Exercise task - Write out the full listing again, exactly as it stands.

____ Data shown

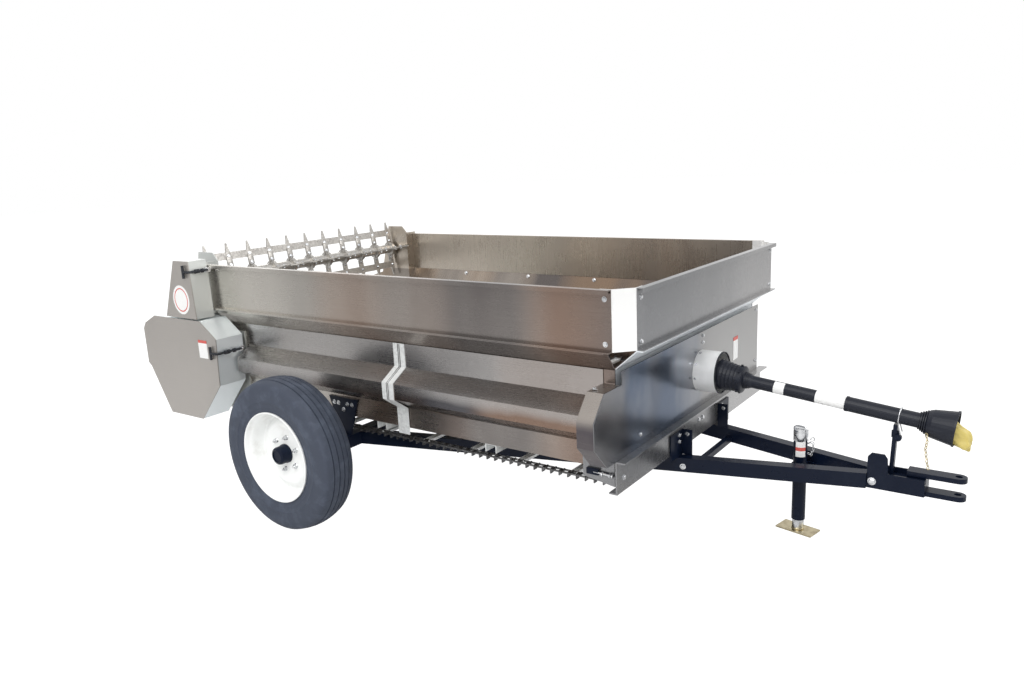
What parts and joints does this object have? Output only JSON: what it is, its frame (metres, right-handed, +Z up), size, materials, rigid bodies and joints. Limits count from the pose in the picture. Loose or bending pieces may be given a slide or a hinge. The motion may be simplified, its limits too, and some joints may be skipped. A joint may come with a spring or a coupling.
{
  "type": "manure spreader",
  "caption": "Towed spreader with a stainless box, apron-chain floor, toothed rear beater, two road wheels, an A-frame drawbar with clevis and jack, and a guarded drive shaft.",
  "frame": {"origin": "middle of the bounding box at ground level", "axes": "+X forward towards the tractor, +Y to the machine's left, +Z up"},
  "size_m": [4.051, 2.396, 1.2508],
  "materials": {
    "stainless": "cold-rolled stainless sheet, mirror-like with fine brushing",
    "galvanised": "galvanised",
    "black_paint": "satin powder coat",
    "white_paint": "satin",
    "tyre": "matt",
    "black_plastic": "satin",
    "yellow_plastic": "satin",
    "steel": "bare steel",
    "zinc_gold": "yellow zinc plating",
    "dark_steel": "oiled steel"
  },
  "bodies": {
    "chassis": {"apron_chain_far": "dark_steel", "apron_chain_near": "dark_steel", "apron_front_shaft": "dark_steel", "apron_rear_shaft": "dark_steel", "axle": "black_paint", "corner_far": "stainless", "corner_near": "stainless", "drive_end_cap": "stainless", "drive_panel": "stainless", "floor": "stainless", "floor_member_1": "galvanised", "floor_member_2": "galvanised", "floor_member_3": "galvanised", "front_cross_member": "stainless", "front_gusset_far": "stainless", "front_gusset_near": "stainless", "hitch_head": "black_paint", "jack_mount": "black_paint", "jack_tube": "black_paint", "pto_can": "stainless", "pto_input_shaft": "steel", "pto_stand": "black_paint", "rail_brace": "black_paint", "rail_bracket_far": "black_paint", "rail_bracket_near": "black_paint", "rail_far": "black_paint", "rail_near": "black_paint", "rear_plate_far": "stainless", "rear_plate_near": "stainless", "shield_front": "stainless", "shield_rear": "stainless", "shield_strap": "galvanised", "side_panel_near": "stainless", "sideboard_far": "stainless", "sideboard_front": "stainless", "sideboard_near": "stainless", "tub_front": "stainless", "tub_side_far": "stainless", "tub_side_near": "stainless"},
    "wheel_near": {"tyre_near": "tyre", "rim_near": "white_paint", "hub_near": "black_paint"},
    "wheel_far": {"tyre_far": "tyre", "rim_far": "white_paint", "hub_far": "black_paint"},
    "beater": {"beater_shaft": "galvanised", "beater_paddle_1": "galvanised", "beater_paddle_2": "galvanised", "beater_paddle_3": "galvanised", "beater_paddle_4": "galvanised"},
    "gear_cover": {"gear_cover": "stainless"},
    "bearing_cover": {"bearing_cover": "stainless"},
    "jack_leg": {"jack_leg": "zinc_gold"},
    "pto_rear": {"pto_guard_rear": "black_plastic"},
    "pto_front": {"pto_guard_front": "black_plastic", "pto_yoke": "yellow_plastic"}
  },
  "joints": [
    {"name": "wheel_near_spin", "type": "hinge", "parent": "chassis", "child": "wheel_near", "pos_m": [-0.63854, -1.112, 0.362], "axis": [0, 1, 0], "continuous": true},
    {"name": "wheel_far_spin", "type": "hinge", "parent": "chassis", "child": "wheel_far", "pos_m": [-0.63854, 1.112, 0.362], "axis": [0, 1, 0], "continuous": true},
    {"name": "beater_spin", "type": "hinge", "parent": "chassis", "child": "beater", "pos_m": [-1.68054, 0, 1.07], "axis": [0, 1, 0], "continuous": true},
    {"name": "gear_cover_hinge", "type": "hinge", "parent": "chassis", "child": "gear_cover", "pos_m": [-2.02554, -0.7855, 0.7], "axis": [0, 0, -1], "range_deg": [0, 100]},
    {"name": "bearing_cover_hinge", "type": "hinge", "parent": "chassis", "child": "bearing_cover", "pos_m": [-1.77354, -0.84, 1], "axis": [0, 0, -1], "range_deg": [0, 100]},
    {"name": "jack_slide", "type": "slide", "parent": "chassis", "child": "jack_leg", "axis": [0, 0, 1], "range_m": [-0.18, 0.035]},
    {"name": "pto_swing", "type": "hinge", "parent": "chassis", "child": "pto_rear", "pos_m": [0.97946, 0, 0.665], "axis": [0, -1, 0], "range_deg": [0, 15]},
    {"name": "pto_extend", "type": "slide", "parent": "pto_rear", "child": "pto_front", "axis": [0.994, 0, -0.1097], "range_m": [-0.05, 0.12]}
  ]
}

________

Correct response -
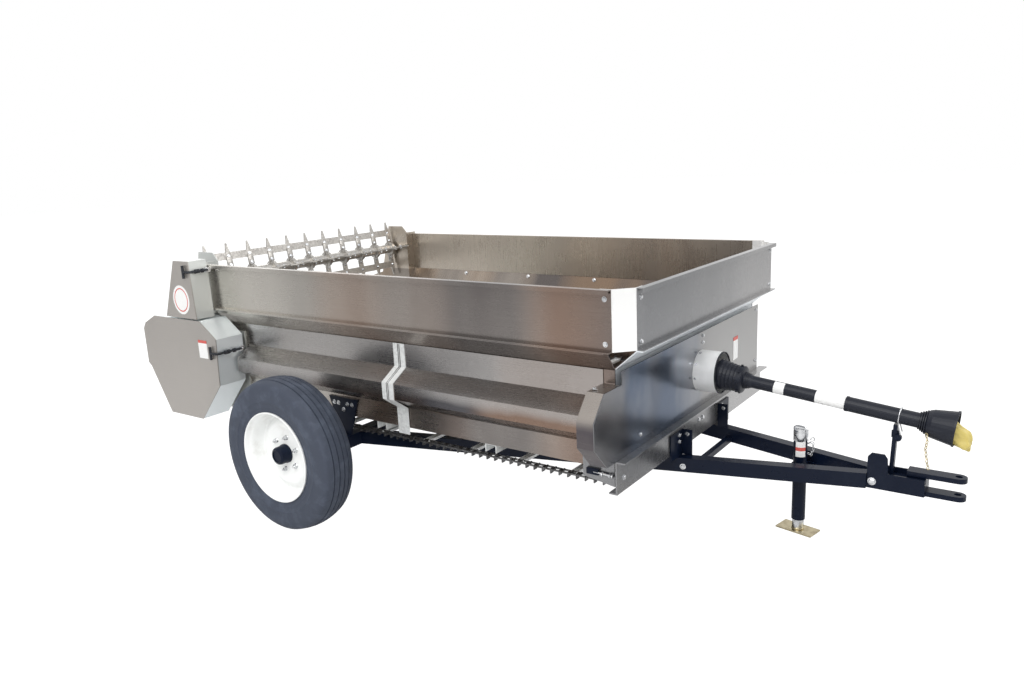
What parts and joints does this object have? Output only JSON: what it is, its frame (metres, right-handed, +Z up), size, materials, rigid bodies and joints. Limits count from the pose in the picture. Loose or bending pieces may be given a slide or a hinge. The motion may be simplified, its limits too, and some joints may be skipped. A joint may come with a spring or a coupling.
{
  "type": "manure spreader",
  "caption": "Towed spreader with a stainless box, apron-chain floor, toothed rear beater, two road wheels, an A-frame drawbar with clevis and jack, and a guarded drive shaft.",
  "frame": {"origin": "middle of the bounding box at ground level", "axes": "+X forward towards the tractor, +Y to the machine's left, +Z up"},
  "size_m": [4.051, 2.396, 1.2508],
  "materials": {
    "stainless": "cold-rolled stainless sheet, mirror-like with fine brushing",
    "galvanised": "galvanised",
    "black_paint": "satin powder coat",
    "white_paint": "satin",
    "tyre": "matt",
    "black_plastic": "satin",
    "yellow_plastic": "satin",
    "steel": "bare steel",
    "zinc_gold": "yellow zinc plating",
    "dark_steel": "oiled steel"
  },
  "bodies": {
    "chassis": {"apron_chain_far": "dark_steel", "apron_chain_near": "dark_steel", "apron_front_shaft": "dark_steel", "apron_rear_shaft": "dark_steel", "axle": "black_paint", "corner_far": "stainless", "corner_near": "stainless", "drive_end_cap": "stainless", "drive_panel": "stainless", "floor": "stainless", "floor_member_1": "galvanised", "floor_member_2": "galvanised", "floor_member_3": "galvanised", "front_cross_member": "stainless", "front_gusset_far": "stainless", "front_gusset_near": "stainless", "hitch_head": "black_paint", "jack_mount": "black_paint", "jack_tube": "black_paint", "pto_can": "stainless", "pto_input_shaft": "steel", "pto_stand": "black_paint", "rail_brace": "black_paint", "rail_bracket_far": "black_paint", "rail_bracket_near": "black_paint", "rail_far": "black_paint", "rail_near": "black_paint", "rear_plate_far": "stainless", "rear_plate_near": "stainless", "shield_front": "stainless", "shield_rear": "stainless", "shield_strap": "galvanised", "side_panel_near": "stainless", "sideboard_far": "stainless", "sideboard_front": "stainless", "sideboard_near": "stainless", "tub_front": "stainless", "tub_side_far": "stainless", "tub_side_near": "stainless"},
    "wheel_near": {"tyre_near": "tyre", "rim_near": "white_paint", "hub_near": "black_paint"},
    "wheel_far": {"tyre_far": "tyre", "rim_far": "white_paint", "hub_far": "black_paint"},
    "beater": {"beater_shaft": "galvanised", "beater_paddle_1": "galvanised", "beater_paddle_2": "galvanised", "beater_paddle_3": "galvanised", "beater_paddle_4": "galvanised"},
    "gear_cover": {"gear_cover": "stainless"},
    "bearing_cover": {"bearing_cover": "stainless"},
    "jack_leg": {"jack_leg": "zinc_gold"},
    "pto_rear": {"pto_guard_rear": "black_plastic"},
    "pto_front": {"pto_guard_front": "black_plastic", "pto_yoke": "yellow_plastic"}
  },
  "joints": [
    {"name": "wheel_near_spin", "type": "hinge", "parent": "chassis", "child": "wheel_near", "pos_m": [-0.63854, -1.112, 0.362], "axis": [0, 1, 0], "continuous": true},
    {"name": "wheel_far_spin", "type": "hinge", "parent": "chassis", "child": "wheel_far", "pos_m": [-0.63854, 1.112, 0.362], "axis": [0, 1, 0], "continuous": true},
    {"name": "beater_spin", "type": "hinge", "parent": "chassis", "child": "beater", "pos_m": [-1.68054, 0, 1.07], "axis": [0, 1, 0], "continuous": true},
    {"name": "gear_cover_hinge", "type": "hinge", "parent": "chassis", "child": "gear_cover", "pos_m": [-2.02554, -0.7855, 0.7], "axis": [0, 0, -1], "range_deg": [0, 100]},
    {"name": "bearing_cover_hinge", "type": "hinge", "parent": "chassis", "child": "bearing_cover", "pos_m": [-1.77354, -0.84, 1], "axis": [0, 0, -1], "range_deg": [0, 100]},
    {"name": "jack_slide", "type": "slide", "parent": "chassis", "child": "jack_leg", "axis": [0, 0, 1], "range_m": [-0.18, 0.035]},
    {"name": "pto_swing", "type": "hinge", "parent": "chassis", "child": "pto_rear", "pos_m": [0.97946, 0, 0.665], "axis": [0, -1, 0], "range_deg": [0, 15]},
    {"name": "pto_extend", "type": "slide", "parent": "pto_rear", "child": "pto_front", "axis": [0.994, 0, -0.1097], "range_m": [-0.05, 0.12]}
  ]
}